If the ceasefire holds and the Strait reopens, oil prices settle, inflation pressure fades, and the Fed gets room to cut. This is what the market is hoping for.
If talks collapse permanently and the naval blockade escalates, we may see oil surge above $120. At that level, the market may need to start pricing in a recession.
5. Private Credit:
This is the one that keeps me up at night. The private credit market is $1.8 trillion in outstanding loans, and it is showing stress that most retail investors have no idea about.
The U.S. private credit default rate has risen to 5.8% (Fitch Ratings), with direct lending defaults projected to reach 8%.
Why worry about private credit?
JPMorgan estimates that 30% of the $1.8 trillion in private credit loans are to software companies.

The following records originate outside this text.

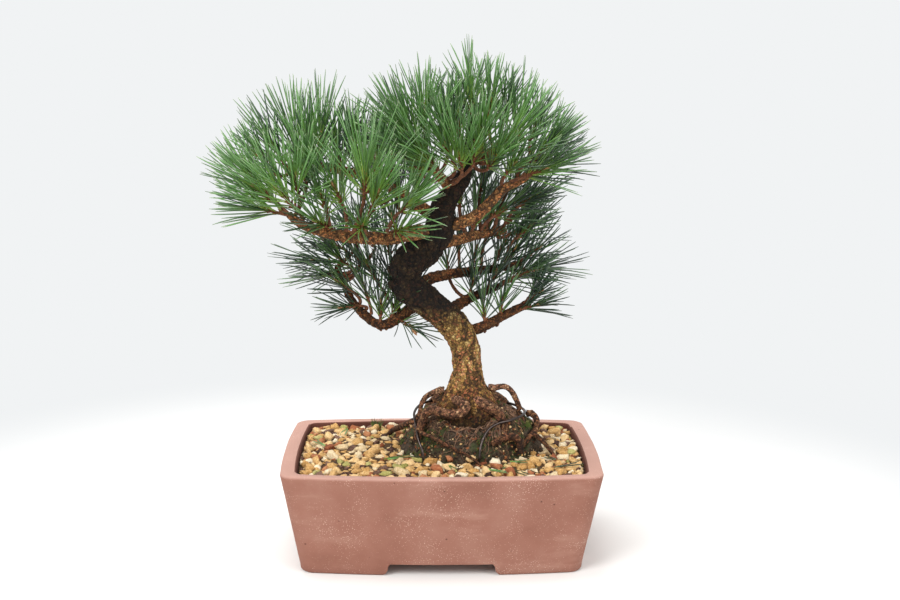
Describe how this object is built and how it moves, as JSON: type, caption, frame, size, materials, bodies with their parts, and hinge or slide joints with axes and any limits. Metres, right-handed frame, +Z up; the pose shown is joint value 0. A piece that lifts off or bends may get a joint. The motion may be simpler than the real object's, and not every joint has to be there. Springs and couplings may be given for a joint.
{
  "type": "bonsai pine in a pot",
  "caption": "Small pine bonsai with a curved trunk, exposed roots and needle pads, growing in gravel in an oblong unglazed footed pot.",
  "frame": {"origin": "centre of the bounding box in X and Y, on the surface that the pot's feet stand on", "axes": "+Z up the tree; +X along the pot's length, to the right from the front; -Y to the front"},
  "size_m": [0.3002, 0.1934, 0.3893],
  "materials": {
    "stoneware": "unglazed fired clay, matt, fine pale sand specks and lime bloom",
    "mesh_plastic": "moulded black mesh",
    "clip_wire": "bare drawn wire",
    "tie_wire": "anodised dark brown wire, satin",
    "soil": "damp granular soil mix",
    "gravel": "pumice and baked clay grit, mixed ochre, rust, cream and dark grains",
    "root_ball": "dark fibrous old soil and fine roots with moss",
    "trunk_bark": "flaky plated pine bark, ochre with rust plates and dark fissures",
    "root_bark": "reddish brown root bark, finely wrinkled",
    "branch_bark": "scaly brown branch bark",
    "needles": "waxy green pine needles in pairs, with brown sheaths"
  },
  "bodies": {
    "root": {"branch_back_right": "branch_bark", "branch_crook_right": "branch_bark", "branch_crown_left": "branch_bark", "branch_crown_right": "branch_bark", "branch_high_right": "branch_bark", "branch_left": "branch_bark", "branch_left_back": "branch_bark", "branch_low_left": "branch_bark", "branch_low_right": "branch_bark", "branch_middle_right": "branch_bark", "drain_mesh_left": "mesh_plastic", "drain_mesh_right": "mesh_plastic", "gravel_layer": "gravel", "mesh_clip_left": "clip_wire", "mesh_clip_right": "clip_wire", "needles_back_right": "needles", "needles_crown_front": "needles", "needles_crown_left": "needles", "needles_crown_right": "needles", "needles_crown_top": "needles", "needles_high_right": "needles", "needles_left_back": "needles", "needles_left_front": "needles", "needles_left_tip": "needles", "needles_left_top": "needles", "needles_low_left": "needles", "needles_low_left_tip": "needles", "needles_low_right": "needles", "needles_middle_right": "needles", "pot": "stoneware", "root_back_left": "root_bark", "root_back_right": "root_bark", "root_ball": "root_ball", "root_front_curl": "root_bark", "root_front_long": "root_bark", "root_front_ridge": "root_bark", "root_left_arch": "root_bark", "root_left_low": "root_bark", "root_right_arch": "root_bark", "root_right_knee": "root_bark", "root_right_knob": "root_bark", "root_right_thin": "root_bark", "soil_bed": "soil", "tie_wire": "tie_wire", "trunk": "trunk_bark"}
  },
  "joints": []
}
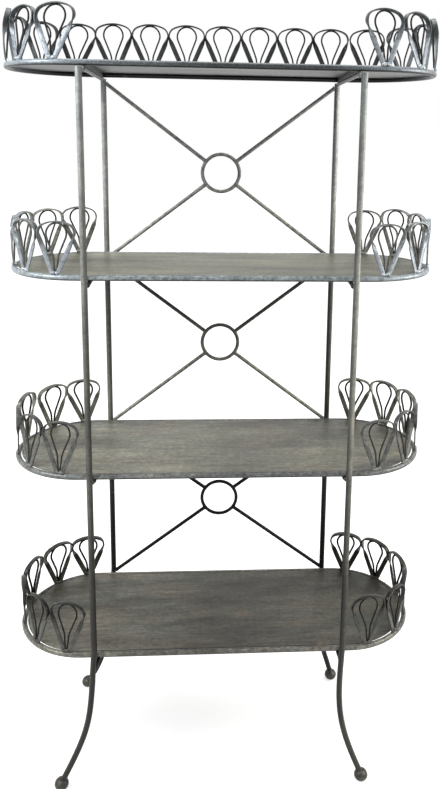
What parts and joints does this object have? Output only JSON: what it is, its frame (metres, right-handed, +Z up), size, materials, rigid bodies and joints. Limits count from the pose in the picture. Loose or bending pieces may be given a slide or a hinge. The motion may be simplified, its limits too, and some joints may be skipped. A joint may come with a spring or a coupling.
{
  "type": "storage rack",
  "caption": "Free-standing metal rack of oblong round-ended shelves on round uprights with splayed ball-foot legs, looped strip galleries and crossed rear braces.",
  "frame": {"origin": "on the floor under the middle of the rack", "axes": "+Z up, front faces -Y, length along X"},
  "size_m": [1.0012, 0.394, 1.8248],
  "materials": {
    "rod": "dark grey steel rod under clear lacquer, satin",
    "pan": "grey sheet steel brushed along its length, satin",
    "strip": "grey steel strip with ground welds, satin"
  },
  "bodies": {
    "root": {"upright_front_left": "rod", "foot_front_left": "rod", "upright_front_right": "rod", "foot_front_right": "rod", "upright_rear_left": "rod", "foot_rear_left": "rod", "upright_rear_right": "rod", "foot_rear_right": "rod", "shelf_1_rim": "rod", "shelf_1_pan": "pan", "shelf_1_cross_rod_left": "rod", "shelf_1_batten_left": "rod", "shelf_1_gallery_left": "strip", "shelf_1_cross_rod_right": "rod", "shelf_1_batten_right": "rod", "shelf_1_gallery_right": "strip", "shelf_2_rim": "rod", "shelf_2_pan": "pan", "shelf_2_cross_rod_left": "rod", "shelf_2_batten_left": "rod", "shelf_2_gallery_left": "strip", "shelf_2_cross_rod_right": "rod", "shelf_2_batten_right": "rod", "shelf_2_gallery_right": "strip", "shelf_3_rim": "rod", "shelf_3_pan": "pan", "shelf_3_cross_rod_left": "rod", "shelf_3_batten_left": "rod", "shelf_3_gallery_left": "strip", "shelf_3_cross_rod_right": "rod", "shelf_3_batten_right": "rod", "shelf_3_gallery_right": "strip", "shelf_4_rim": "rod", "shelf_4_pan": "pan", "shelf_4_cross_rod_left": "rod", "shelf_4_batten_left": "rod", "shelf_4_gallery_left": "strip", "shelf_4_cross_rod_right": "rod", "shelf_4_batten_right": "rod", "shelf_4_gallery_right": "strip", "rear_gallery": "strip", "brace_ring_1": "rod", "brace_rod_1_lower_left": "rod", "brace_rod_1_lower_right": "rod", "brace_rod_1_upper_left": "rod", "brace_rod_1_upper_right": "rod", "brace_ring_2": "rod", "brace_rod_2_lower_left": "rod", "brace_rod_2_lower_right": "rod", "brace_rod_2_upper_left": "rod", "brace_rod_2_upper_right": "rod", "brace_ring_3": "rod", "brace_rod_3_lower_left": "rod", "brace_rod_3_lower_right": "rod", "brace_rod_3_upper_left": "rod", "brace_rod_3_upper_right": "rod"}
  },
  "joints": []
}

The same companies that are most at risk from AI disruption.
So the $700 billion in AI capital spending that is supposed to be the bull case for tech may actually be the bear case for private credit.
A Goldman Sachs survey found that 63% of institutional fund managers cite private credit as the most likely source of a systemic event.
For now, as I showed above, credit spreads are normalizing, but it is something that I will be keeping a close eye on.
To Sum Up
The market is not ignoring the risks. It is making a bet.
The bet is that the ceasefire holds, the Strait reopens, oil retreats, inflation cools, and the Fed finds room to breathe.
History says geopolitical shocks fade.
But history also says that when a geopolitical shock comes attached to an energy disruption — the kind that hits 20% of global oil supply — the aftermath tends to look less like a recovery and more like the opening chapter of a recession.
I believe the reason investors are leaning towards an optimistic outcome is due to the mid-term elections.
Voters’ main concerns center around rising costs. An extended conflict that puts oil above $120 per barrel would likely result in significantly higher costs.
I’m willing to bet that Trump is facing tremendous pressure from Republican candidates who are up for reelection this Fall.
The market may have found its most unlikely source of stability: a President who needs gas prices to be lower before November.